Sur un siège, le flûtiste Julien Martin annonce la Fantasia I et précise l’indication de ses deux mouvements, Vivace puis Allegro. Ainsi procèdera-t-il jusqu’à la fin, avec un flegme imperturbable à l’ombre souriante, un rien goguenarde, peut-être. Loin de demeurer en distance absolue de la dimension scénique, le musicien y est intégré par la vêture, que signe Marielle Viallard, et la présence, puisque de sporadiques moments de jeu ne dédaignent pas d’animer l’échange. On admire le rebond du flûtiste qui paraît pouvoir dialoguer avec lui-même dans ces pages inventives. Le choix de les donner sur flûtes à bec (soprano, ténor et alto) plutôt que sur traverso apporte une riche variété de timbres qui souligne avec avantage l’intérêt de l’œuvre.

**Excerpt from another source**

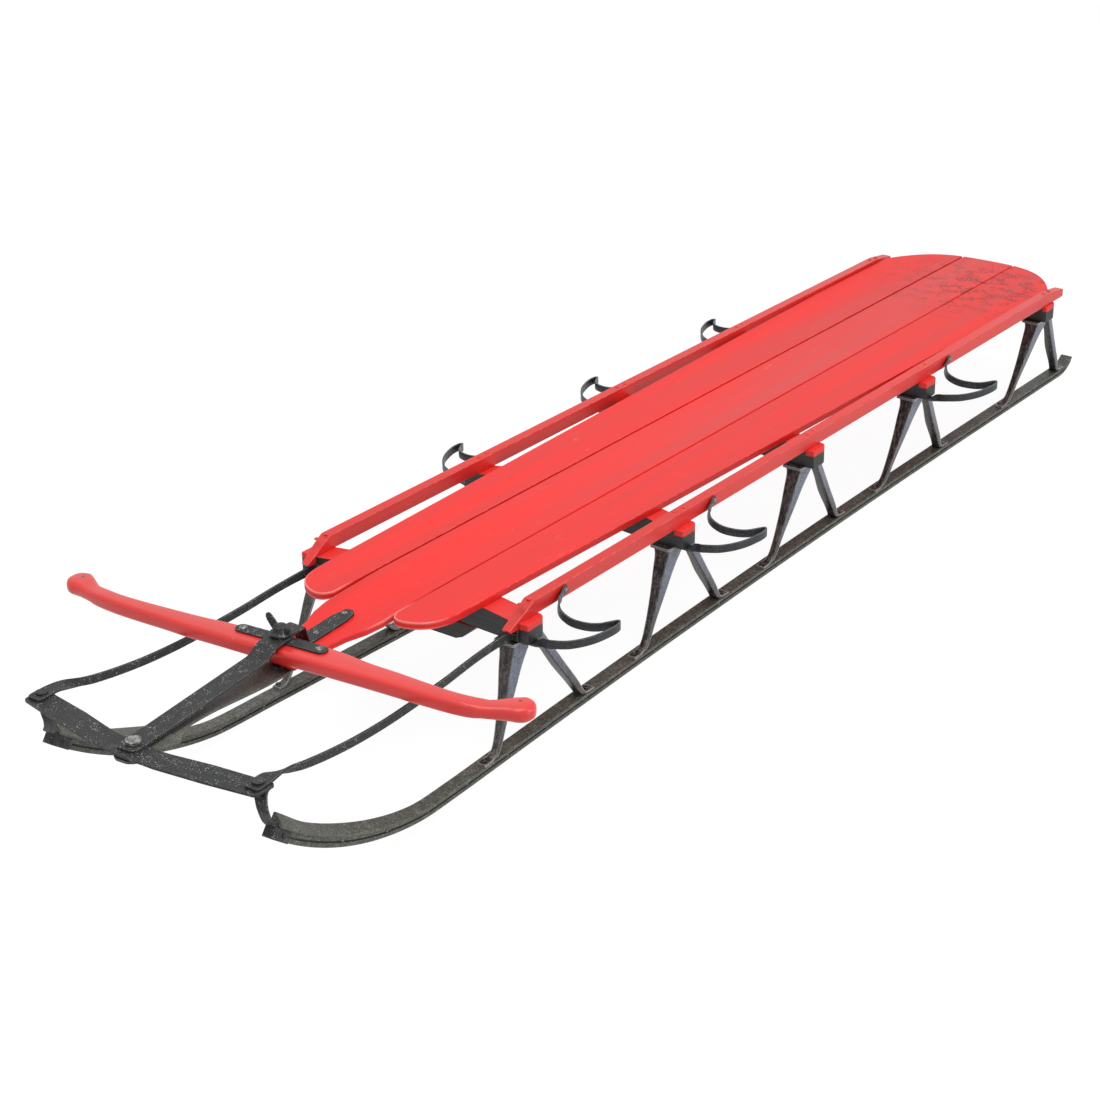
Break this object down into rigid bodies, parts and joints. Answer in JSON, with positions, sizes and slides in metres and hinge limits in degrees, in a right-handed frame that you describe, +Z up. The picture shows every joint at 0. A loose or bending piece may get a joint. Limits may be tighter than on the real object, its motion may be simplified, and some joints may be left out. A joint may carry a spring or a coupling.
{
  "type": "steerable snow sled",
  "caption": "Long wooden snow sled with a slatted deck on pressed-steel knees and steel runners, steered by a pivoted front bar that bends the runners' toes.",
  "frame": {"origin": "on the ground under the middle of the sled's length and of its deck's width", "axes": "+Z up, +Y toward the sled's tail, +X toward the left side of a rider who faces the front (-Y)"},
  "size_m": [0.8194, 2.6002, 0.2819],
  "materials": {
    "red_paint": "worn gloss red paint on wood",
    "black_paint": "black paint on wood",
    "black_iron": "chipped black paint on iron",
    "worn_iron": "worn dark iron",
    "runner_steel": "dull dark steel"
  },
  "bodies": {
    "sled": {"deck_board_left": "red_paint", "deck_board_middle": "red_paint", "deck_board_right": "red_paint", "rail_left": "red_paint", "rail_right": "red_paint", "bench_1": "black_paint", "bench_2": "black_paint", "bench_3": "black_paint", "bench_4": "black_paint", "bench_5": "black_paint", "knee_left_1": "black_iron", "knee_left_2": "black_iron", "knee_left_3": "black_iron", "knee_left_4": "black_iron", "knee_left_5": "black_iron", "knee_right_1": "black_iron", "knee_right_2": "black_iron", "knee_right_3": "black_iron", "knee_right_4": "black_iron", "knee_right_5": "black_iron", "runner_left_strip": "runner_steel", "runner_left_shoe": "runner_steel", "runner_right_strip": "runner_steel", "runner_right_shoe": "runner_steel", "foot_rest_left_1": "black_iron", "foot_rest_left_2": "black_iron", "foot_rest_left_4": "black_iron", "foot_rest_right_2": "black_iron", "foot_rest_right_3": "black_iron", "foot_rest_right_4": "black_iron", "tongue_top_iron": "black_iron", "tongue_bottom_iron": "black_iron", "pivot_bolt": "black_iron", "wing_nut": "black_iron", "strut_root_left": "black_iron", "strut_root_right": "black_iron"},
    "steering": {"steering_bar": "red_paint", "steering_cross_strap": "black_iron", "lever_top_strap": "black_iron", "lever_bottom_strap": "worn_iron"},
    "bumper_bar": {"bumper": "black_iron", "bumper_gusset": "black_iron", "pin_bolt": "black_iron", "bumper_rivet_left": "black_iron", "bumper_rivet_right": "black_iron"},
    "left_strut": {"strut_left": "black_iron"},
    "right_strut": {"strut_right": "black_iron"},
    "left_runner_front": {"runner_left_front_strip": "runner_steel", "runner_left_front_shoe": "runner_steel", "toe_block_left": "black_iron", "toe_strap_left": "black_iron"},
    "right_runner_front": {"runner_right_front_strip": "runner_steel", "runner_right_front_shoe": "runner_steel", "toe_block_right": "black_iron", "toe_strap_right": "black_iron"}
  },
  "joints": [
    {"name": "steering_pivot", "type": "hinge", "parent": "sled", "child": "steering", "pos_m": [0, -0.95787, 0.23], "axis": [0, 0, 1], "range_deg": [-18, 6]},
    {"name": "bumper_pin", "type": "hinge", "parent": "steering", "child": "bumper_bar", "pos_m": [0.03313, -1.27313, 0.23], "axis": [0, 0, 1], "range_deg": [-6, 18]},
    {"name": "left_strut_flex", "type": "hinge", "parent": "sled", "child": "left_strut", "pos_m": [0.195, -0.69587, 0.195], "axis": [0, 0, 1], "range_deg": [-10.3, 3.5]},
    {"name": "right_strut_flex", "type": "hinge", "parent": "sled", "child": "right_strut", "pos_m": [-0.195, -0.69587, 0.195], "axis": [0, 0, 1], "range_deg": [-10.3, 3.5]},
    {"name": "left_runner_flex", "type": "hinge", "parent": "sled", "child": "left_runner_front", "pos_m": [0.20242, -0.80337, 0.01], "axis": [0, 0, 1], "range_deg": [-12.9, 4.3]},
    {"name": "right_runner_flex", "type": "hinge", "parent": "sled", "child": "right_runner_front", "pos_m": [-0.20242, -0.80337, 0.01], "axis": [0, 0, 1], "range_deg": [-12.9, 4.3]}
  ],
  "couplings": [
    {"joint": "bumper_pin", "follows": "steering_pivot", "ratio": -1},
    {"joint": "left_strut_flex", "follows": "steering_pivot", "ratio": 0.56912},
    {"joint": "right_strut_flex", "follows": "steering_pivot", "ratio": 0.56912},
    {"joint": "left_runner_flex", "follows": "steering_pivot", "ratio": 0.71236},
    {"joint": "right_runner_flex", "follows": "steering_pivot", "ratio": 0.71236}
  ]
}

D’abord dissimulé derrière une mante pourpre, le danseur apparaît bientôt, masqué non sans quelque savoureuse exubérance (Marie-Astrid Adam). Montre-t-il ensuite son visage, lorsqu’il renonce au leurre ? Non, puisqu’il porte un autre masque, sorte de seconde peau l’isolant symboliquement des successives incarnations. Avec les quatre mouvements de la Fantasia II apparaissent plusieurs caractères de la commedia, oscillant, à la faveur du carnaval (février), entre digne assise et franche bouffonnerie. À la fin de cette section survient la première interaction, un brin maligne, entre les deux interprètes. Mars est le mois de la guerre : une grotesque figure de matamore hante la Fantasia III. La suivante commence dans une nudité calme qui en laisse apprécier l’effort polyphonique et ornemental. La vient conclure une brève pantomime doublée. Trois blancs lys en main, un visage juvénile entouré de fleurs traverse le pastoral mois de mai. Le printemps s’achève dans une mélancolique touffeur, avec le Dolce initial de la Fantasia VI. Le déclin de l’année est engagé par le prétentiard Alla francese de juillet (Fantasia VII) au fat panache, assez vite tourné en dérision, bien sûr (Presto). Que faire en août ? Dormir !... et ainsi de suite des mois suivants dont cette chronique ne révèlera pas les épices, volontiers inquiétantes lors des grandes marées et des tempêtes de solstice, jusqu’à la fascinante fusion d’une Nativité païenne dans les tourments du vieil hiver.